As cidades nasceram sob o signo da insegurança. As feras
atacavam impunemente este serzinho desprotegido, sem presas nem unhas que
prestassem, que era o homem. Nasceram e logo depois foram muradas. Claro, não
contente com os ataques ferozes, isto é, das feras, o homem inventou os ataques
ferozes, isto é, do homem. As feras queriam fazer dos homens seu repasto (não é
preciso escamar nem depenar) e alguns homens a todo custo queriam tomar posse
do que outros homens tinham. O remédio foi mesmo criar os muros.
Então veio o fim da Idade Média e os modos de ganhar o
pão-nosso-de-cada-dia foram-se transformando. Depois do artesanato veio a
manufatura. Depois da manufatura veio a indústria, e na era da sociedade
industrial tudo foi racionalizado.

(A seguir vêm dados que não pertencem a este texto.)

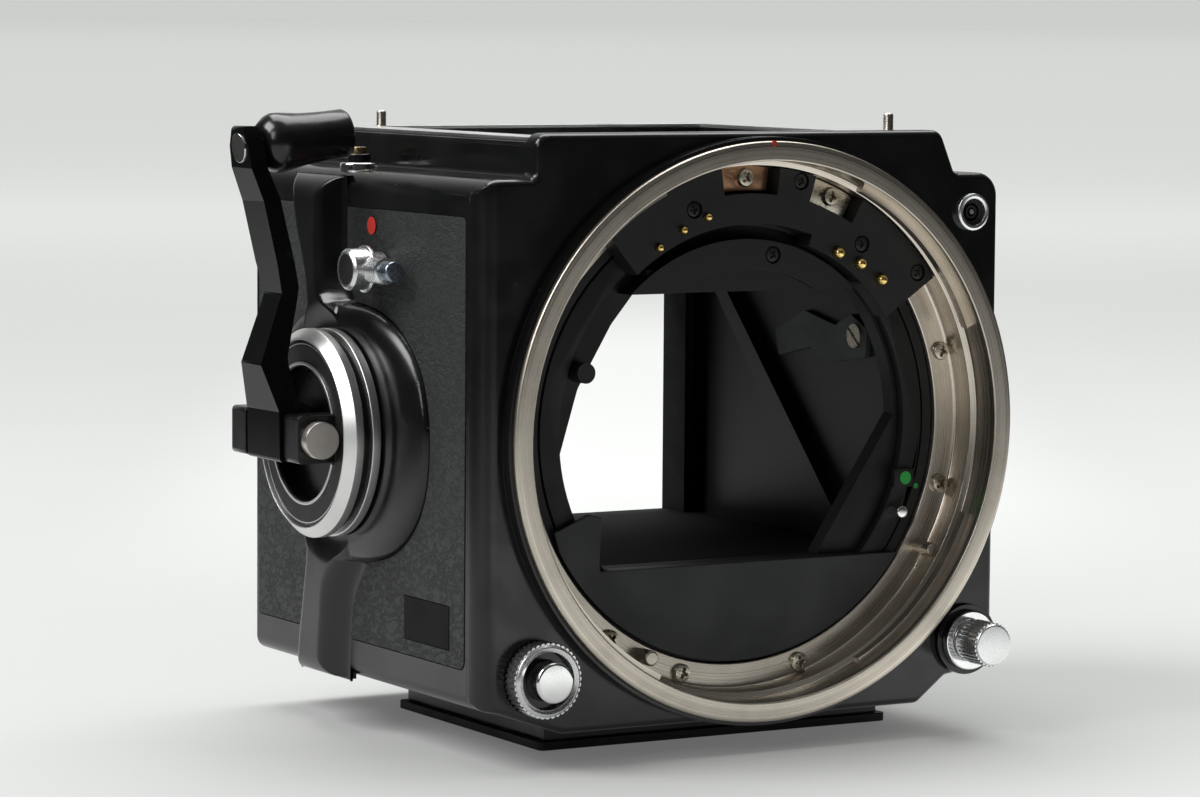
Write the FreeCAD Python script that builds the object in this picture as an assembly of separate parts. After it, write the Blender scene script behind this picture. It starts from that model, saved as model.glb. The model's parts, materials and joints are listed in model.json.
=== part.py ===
"""Medium format single lens reflex camera body, as an assembly of named pieces.

Millimetres. The origin is the mouth of the tripod socket, +Z is up, the lens side
faces -Y and the winding crank is on the -X side.
"""
import FreeCAD
import Part
import math
import os

Vec = FreeCAD.Vector

# General clearances and thicknesses
GAP = 0.3              # between pieces of different bodies
SEAT = 0.02            # between two static pieces that sit on each other
RUN = 0.05             # radial clearance of a shaft in its bore
WALL = 1.3             # thickness of the outer covers

# Lens mount ring, which the body is built around
RING_R = 36.8
RING_LIP_R = RING_R - 2.5
RING_LIP_L = 2.0
RING_BODY_R = RING_R - 2.55
RING_BORE_R = RING_R - 3.2
FLANGE_BORE_R = RING_R - 6.5
LUG_R = RING_R - 3.4
BOSS_R = RING_R + 0.5
MOUNT_SCREW_PCR = RING_R - 4.7
LOCK_PIN_PCR = RING_R - 4.3
RING_FRONT_Y = -32.0
RING_BODY_Y = -27.4
FLANGE_FRONT_Y = -24.0
FLANGE_T = 2.0
LUG_T = 1.3
LUG_GAP = 0.9
LUG_CENTRES = (43.0, 137.0, 222.5, 317.8)
LUG_SPAN = 43.0
BOSS_H = 1.7
WELL_T = 1.2
MOUNT_SCREW_R = 1.15
MOUNT_SCREW_ANGLES = (16.0, -15.5, -73.0, -105.0, -126.0, 164.0, 196.0)
STOP_POST_ANGLE = -116.0
STOP_POST_R = 1.0
STOP_POST_H = 2.4

# Body outline, seen from the front
LENS_Z = RING_R + 3.6
CRANK_SIDE_X = -RING_R - 3.7
FAR_SIDE_X = RING_R - 0.7
SIDE_FOOT_Z = 7.0
UNDER_Z = 3.8
TOP_Z = LENS_Z + RING_R + 1.1
SHOULDER_Z = TOP_Z - 5.55
SEAT_Z = TOP_Z - 0.6   # finder seat, a little below the front lip
STEP_CRANK_X = CRANK_SIDE_X + 7.8
STEP_FAR_TOP_X = FAR_SIDE_X - 9.0
STEP_FAR_LOW_X = FAR_SIDE_X - 6.7
UNDER_CRANK_X = CRANK_SIDE_X + 12.1
UNDER_FAR_X = FAR_SIDE_X - 11.5
CORNER_R = 3.0

# Body depth
FACE_Y = -29.5
PANEL_T = 3.0
PANEL_ROUND = 2.6      # rounding of the front panel's edge on the crank side
REAR_Y = 33.4
REAR_T = 3.0
REAR_FRAME_Y = REAR_Y - REAR_T

# Front aperture plate, baffle panel and cocking ring
APERTURE_R = RING_R - 11.5
APERTURE_T = 1.2
APERTURE_TOP = APERTURE_R - 7.8
APERTURE_FLOOR = APERTURE_R - 8.0
OPENING_SCALE = APERTURE_R / 25.3   # for the outlines drawn about the lens axis
CHORD_TOP = (25.24 * OPENING_SCALE, 0.6)
CHORD_LOW = (13.8 * OPENING_SCALE, -16.8 * OPENING_SCALE)
PLATE_BACK_T = 1.2
PLATE_LOW_Z = 8.0
COCK_INNER_R = APERTURE_R + 0.5
COCK_OUTER_R = COCK_INNER_R + 2.8
COCK_T = 1.2
DRIVE_PIN_R = 0.75
DRIVE_PIN_H = 2.2
DRIVE_PIN_ANGLE = -26.0
SIGNAL_ANGLE = -16.5
BAFFLE_PANEL_T = 0.7
RELEASE_POST_R = 1.3
RELEASE_POST_H = 2.6

# Contact blocks in the top of the mount
BLOCK_FRONT_Y = -27.0
BLOCK_INNER_R = RING_R - 10.6
BLOCK_FROM = 34.0
BLOCK_TO = 130.0
BLOCK_TAIL_R = BLOCK_INNER_R - 1.5
BLOCK_TAIL_TO = 70.0
LOWER_FRONT_Y = -25.2
LOWER_INNER_R = BLOCK_INNER_R - 5.7
LOWER_OUTER_R = BLOCK_INNER_R - 2.0
CONTACT_R = 0.75
CONTACT_SMALL_R = 0.5
CONTACT_PLACES = (     # outwards from the block's inner edge, angle, radius
    (-0.5, 60.0, CONTACT_R),
    (0.2, 52.0, CONTACT_R),
    (0.8, 43.7, CONTACT_R),
    (1.8, 104.0, CONTACT_SMALL_R),
    (1.4, 112.0, CONTACT_SMALL_R),
    (1.0, 120.5, CONTACT_SMALL_R),
)
CONTACT_H = 0.7
CONTACT_TRAVEL = 0.5
BRACKET_T = 1.1
SMALL_SCREW_R = 1.0

# Mirror box, mirror and rear baffle
BOX_HALF_X = 26.0
BOX_T = 1.4
BOX_FLOOR_Z = LENS_Z - 17.4
BOX_TOP_Z = SHOULDER_Z - 3.55
GATE_HALF_X = BOX_HALF_X - 3.0
GATE_TOP_Z = LENS_Z + 17.4
GATE_COLLAR_L = 3.0
PLATE_HALF_X = BOX_HALF_X + 0.6
MIRROR_HINGE_Y = REAR_FRAME_Y - 3.2
MIRROR_HINGE_Z = BOX_TOP_Z - 3.8
MIRROR_HALF_X = BOX_HALF_X - 1.6
MIRROR_L = 44.0
MIRROR_T = 1.6
HOLDER_T = 1.1
FLAP_HINGE_Y = MIRROR_HINGE_Y - 0.7
FLAP_HINGE_Z = MIRROR_HINGE_Z - 4.1
FLAP_HALF_X = BOX_HALF_X - 2.5
FLAP_L = 36.5
FLAP_T = 0.8
HINGE_R = 0.9
KNUCKLE_R = 1.7

# Finder seat and focusing screen
WELL_HALF_X = BOX_HALF_X - 2.4
WELL_FRONT_Y = -17.0
WELL_REAR_Y = REAR_Y - 7.4
SCREEN_Z = SHOULDER_Z - 1.15
SCREEN_T = 1.4
SCREEN_LEDGE = 1.6
RIM_T = 0.5
FINDER_PIN_R = 0.65
FINDER_PIN_H = 2.1
FINDER_SHANK_R = 1.1

# Base
PLATE_HALF_L = 26.16
PLATE_HALF_W = 19.6
PLATE_T = 1.1
PEDESTAL_INSET = 1.0
TRIPOD_R = 3.175
TRIPOD_DEPTH = 6.5
TRIPOD_BODY_R = 5.2
BASE_SCREW_R = 1.9

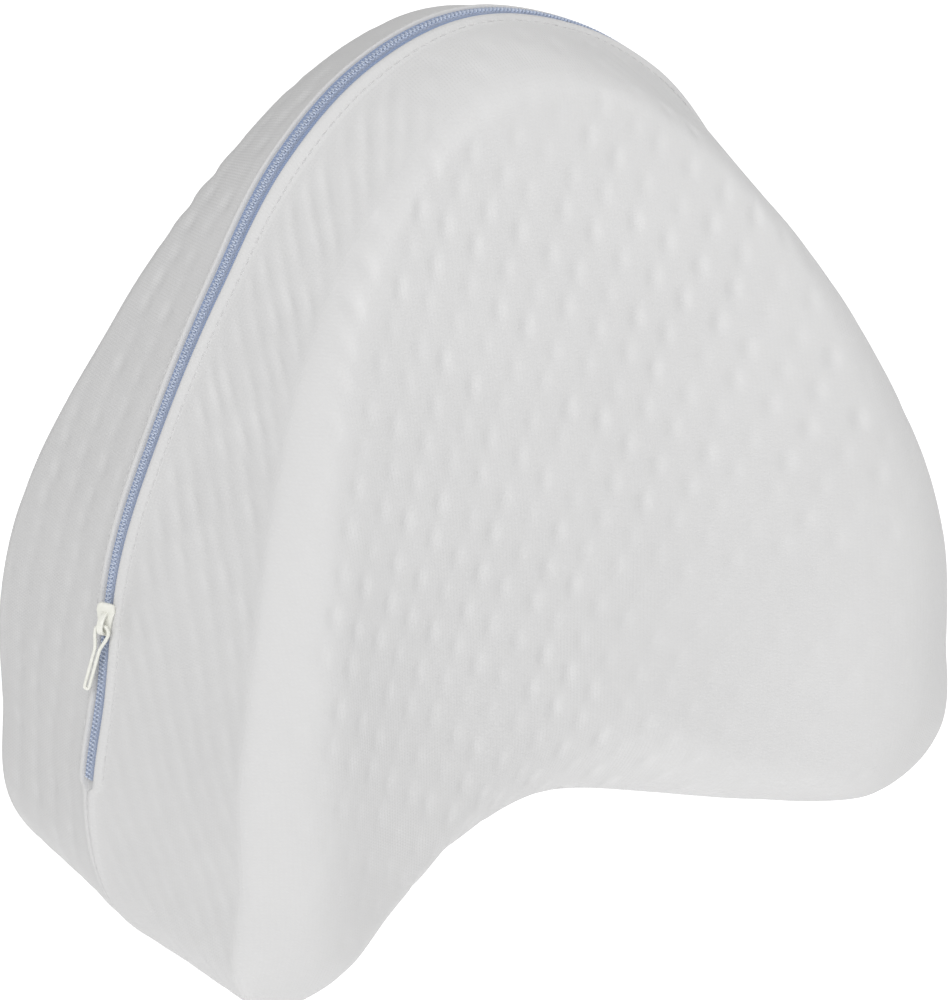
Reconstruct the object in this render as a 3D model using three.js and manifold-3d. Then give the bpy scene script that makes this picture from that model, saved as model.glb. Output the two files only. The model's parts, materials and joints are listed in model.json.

As poucas e pequenas cidades começaram a
inchar porque uma das leis do processo de industrialização era a concentração.
Os custos caíam quando homens-produtores, máquinas, matérias-primas,
homens-consumidores se aglomeravam.
Em nome dos baixos custos, ou seja, da maximização dos lucros (o economês é assim mesmo), criaram-se os grandes edifícios, as megalópolis cercadas de seus bairros populares, de suas fábricas e favelas.
Os problemas apareceram como subproduto da acelerada e
tumultuada urbanização. Subproduto indesejável e de solução às vezes quase
impossível. Onde arranjar escola para tanto bacuri, dizia o alcaide coçando a
cabeça de ralos cabelos. E onde jogar tanto dejeto? Bem, alguns jogavam-se no
rio, ou no mar, ou sabe-se lá onde. As cidades não davam conta de criar tantas
veias pelas quais deveria circular nosso
almoço de ontem antes de desaparecer. Os rios e os mares, então, arcaram com o
sacrifício: foram poluídos. A saúde, ora a saúde, e muito bom tecnocrata
raciocinava como verdadeiro Malthus. Mas nem todos eram malthusianos e o
prefeito arrancava os fios restantes de cabelo.
Ora, em nome do lucro se tinha criado uma solução e um
problema. Em nome do lucro criou-se também um outro tipo de sociedade: a
sociedade de consumo. Sem consumo não há lucro. Então toca consumir, porque
esse verbo passou a ser fundamental para a vida das cidades. No meu tempo de
criança, íamos à padaria com uma garrafa de boca mais larga, conhecida como a
garrafa do leite. Esta garrafa, depois de bem lavada voltava à sua nobre
função, e isto por um, dois anos. Com sorte, ela durava uma geração toda. Hoje
o leite nos chega num saquinho plástico que, depois de usado, vai fazer parte
do lixo urbano. São milhares e milhões de casas em que se consomem mercadorias
e se produz lixo.
Nós, os que não somos malthusianos, estamos escandalizados.
Algum tempo atrás, a Cetesb fez um levantamento e chegou à triste conclusão de
que 50,4% das cidades paulistas jogam seu lixo em lixões a céu aberto, sem
tratamento de resíduos, como deveria ser. Destes novos inimigos (insetos,
pequenos roedores, répteis, quase sempre invisíveis, mas provavelmente
transmissores de alguma peste) não há muro que nos defenda. E agora, José?